List every line in this data where the string "from" occurs.

START

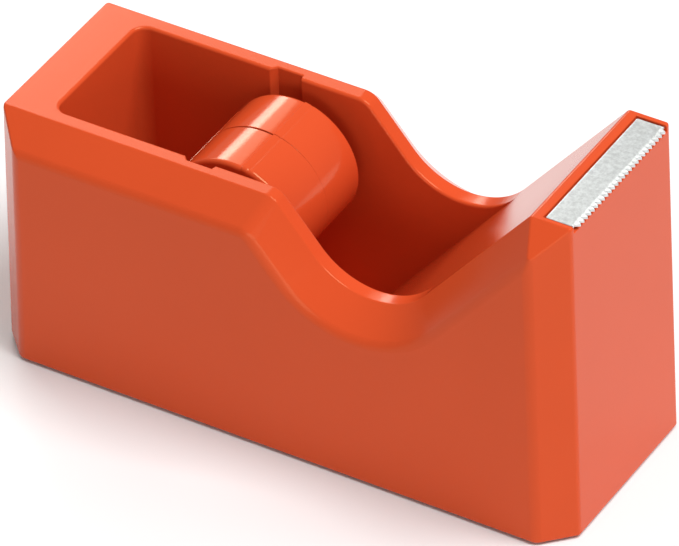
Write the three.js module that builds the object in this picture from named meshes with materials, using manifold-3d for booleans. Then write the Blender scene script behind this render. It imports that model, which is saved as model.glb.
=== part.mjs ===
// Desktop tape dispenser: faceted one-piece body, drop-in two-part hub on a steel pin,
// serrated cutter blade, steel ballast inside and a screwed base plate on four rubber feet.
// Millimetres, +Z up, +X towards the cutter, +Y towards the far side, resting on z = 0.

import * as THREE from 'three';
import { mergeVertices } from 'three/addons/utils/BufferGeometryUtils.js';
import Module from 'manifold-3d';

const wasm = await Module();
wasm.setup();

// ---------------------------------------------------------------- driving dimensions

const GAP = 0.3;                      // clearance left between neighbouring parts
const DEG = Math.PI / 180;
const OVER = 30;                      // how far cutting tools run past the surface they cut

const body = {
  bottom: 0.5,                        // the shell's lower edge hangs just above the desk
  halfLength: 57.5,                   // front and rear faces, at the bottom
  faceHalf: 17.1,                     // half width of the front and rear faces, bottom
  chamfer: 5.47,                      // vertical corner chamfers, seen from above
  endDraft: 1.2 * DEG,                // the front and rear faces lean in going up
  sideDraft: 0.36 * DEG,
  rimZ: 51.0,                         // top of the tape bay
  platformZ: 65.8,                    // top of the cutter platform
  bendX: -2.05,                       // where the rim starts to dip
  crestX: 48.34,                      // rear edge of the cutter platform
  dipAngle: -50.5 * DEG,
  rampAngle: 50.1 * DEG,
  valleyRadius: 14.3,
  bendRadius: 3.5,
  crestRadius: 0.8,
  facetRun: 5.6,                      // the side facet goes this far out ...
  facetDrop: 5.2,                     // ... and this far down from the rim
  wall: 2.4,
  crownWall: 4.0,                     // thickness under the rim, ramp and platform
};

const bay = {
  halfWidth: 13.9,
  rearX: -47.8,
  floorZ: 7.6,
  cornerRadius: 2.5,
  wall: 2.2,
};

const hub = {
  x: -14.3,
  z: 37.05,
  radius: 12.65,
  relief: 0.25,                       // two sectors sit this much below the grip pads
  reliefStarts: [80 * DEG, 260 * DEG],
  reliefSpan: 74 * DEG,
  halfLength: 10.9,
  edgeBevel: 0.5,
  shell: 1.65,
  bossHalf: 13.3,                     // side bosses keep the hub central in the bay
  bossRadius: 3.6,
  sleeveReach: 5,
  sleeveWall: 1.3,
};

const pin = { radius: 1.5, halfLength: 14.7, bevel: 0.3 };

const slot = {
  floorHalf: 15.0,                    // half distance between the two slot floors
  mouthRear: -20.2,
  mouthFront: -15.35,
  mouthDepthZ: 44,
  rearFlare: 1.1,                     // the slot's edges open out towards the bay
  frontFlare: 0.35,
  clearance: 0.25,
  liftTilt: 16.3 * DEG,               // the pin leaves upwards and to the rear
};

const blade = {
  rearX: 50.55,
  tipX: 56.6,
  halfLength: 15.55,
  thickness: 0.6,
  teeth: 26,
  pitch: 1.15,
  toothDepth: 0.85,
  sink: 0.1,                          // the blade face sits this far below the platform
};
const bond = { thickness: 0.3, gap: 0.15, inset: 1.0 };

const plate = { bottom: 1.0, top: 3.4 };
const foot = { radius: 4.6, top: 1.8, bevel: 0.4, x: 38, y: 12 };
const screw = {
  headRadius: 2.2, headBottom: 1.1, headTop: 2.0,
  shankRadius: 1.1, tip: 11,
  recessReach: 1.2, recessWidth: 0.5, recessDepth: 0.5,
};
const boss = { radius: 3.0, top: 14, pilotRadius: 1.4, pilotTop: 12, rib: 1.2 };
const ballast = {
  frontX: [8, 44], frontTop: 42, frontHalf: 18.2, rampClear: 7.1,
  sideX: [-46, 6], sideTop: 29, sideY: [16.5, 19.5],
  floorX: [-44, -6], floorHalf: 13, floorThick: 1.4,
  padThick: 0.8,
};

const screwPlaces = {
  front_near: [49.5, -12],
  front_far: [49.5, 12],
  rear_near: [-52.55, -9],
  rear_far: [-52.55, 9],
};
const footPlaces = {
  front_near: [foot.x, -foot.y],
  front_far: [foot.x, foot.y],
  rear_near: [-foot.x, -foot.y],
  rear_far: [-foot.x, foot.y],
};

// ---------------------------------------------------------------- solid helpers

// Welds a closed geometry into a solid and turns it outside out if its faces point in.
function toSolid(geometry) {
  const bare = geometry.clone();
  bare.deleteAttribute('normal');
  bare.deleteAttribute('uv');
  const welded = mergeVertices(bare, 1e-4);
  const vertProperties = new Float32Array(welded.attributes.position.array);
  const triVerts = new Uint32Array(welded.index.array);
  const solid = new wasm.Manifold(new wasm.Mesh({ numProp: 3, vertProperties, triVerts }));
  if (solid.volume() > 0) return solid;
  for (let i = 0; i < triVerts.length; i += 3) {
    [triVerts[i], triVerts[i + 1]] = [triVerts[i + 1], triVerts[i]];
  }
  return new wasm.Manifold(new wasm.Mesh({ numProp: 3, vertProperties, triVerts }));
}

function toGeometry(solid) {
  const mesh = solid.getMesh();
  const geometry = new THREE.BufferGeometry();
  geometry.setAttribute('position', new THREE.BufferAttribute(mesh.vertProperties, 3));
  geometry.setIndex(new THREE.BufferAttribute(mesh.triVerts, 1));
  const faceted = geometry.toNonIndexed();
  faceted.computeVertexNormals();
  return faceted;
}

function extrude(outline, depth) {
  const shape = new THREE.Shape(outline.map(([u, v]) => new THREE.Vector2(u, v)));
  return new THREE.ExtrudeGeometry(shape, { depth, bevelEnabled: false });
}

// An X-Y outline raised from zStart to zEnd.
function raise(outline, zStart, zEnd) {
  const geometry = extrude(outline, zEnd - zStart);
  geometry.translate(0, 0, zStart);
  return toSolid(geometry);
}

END

- [THE ANSWER]
Write the three.js module that builds the object in this picture from named meshes with materials, using manifold-3d for booleans. Then write the Blender scene script behind this render. It imports that model, which is saved as model.glb.
import * as THREE from 'three';
import { mergeVertices } from 'three/addons/utils/BufferGeometryUtils.js';
import Module from 'manifold-3d';
  chamfer: 5.47,                      // vertical corner chamfers, seen from above
  facetDrop: 5.2,                     // ... and this far down from the rim
// An X-Y outline raised from zStart to zEnd.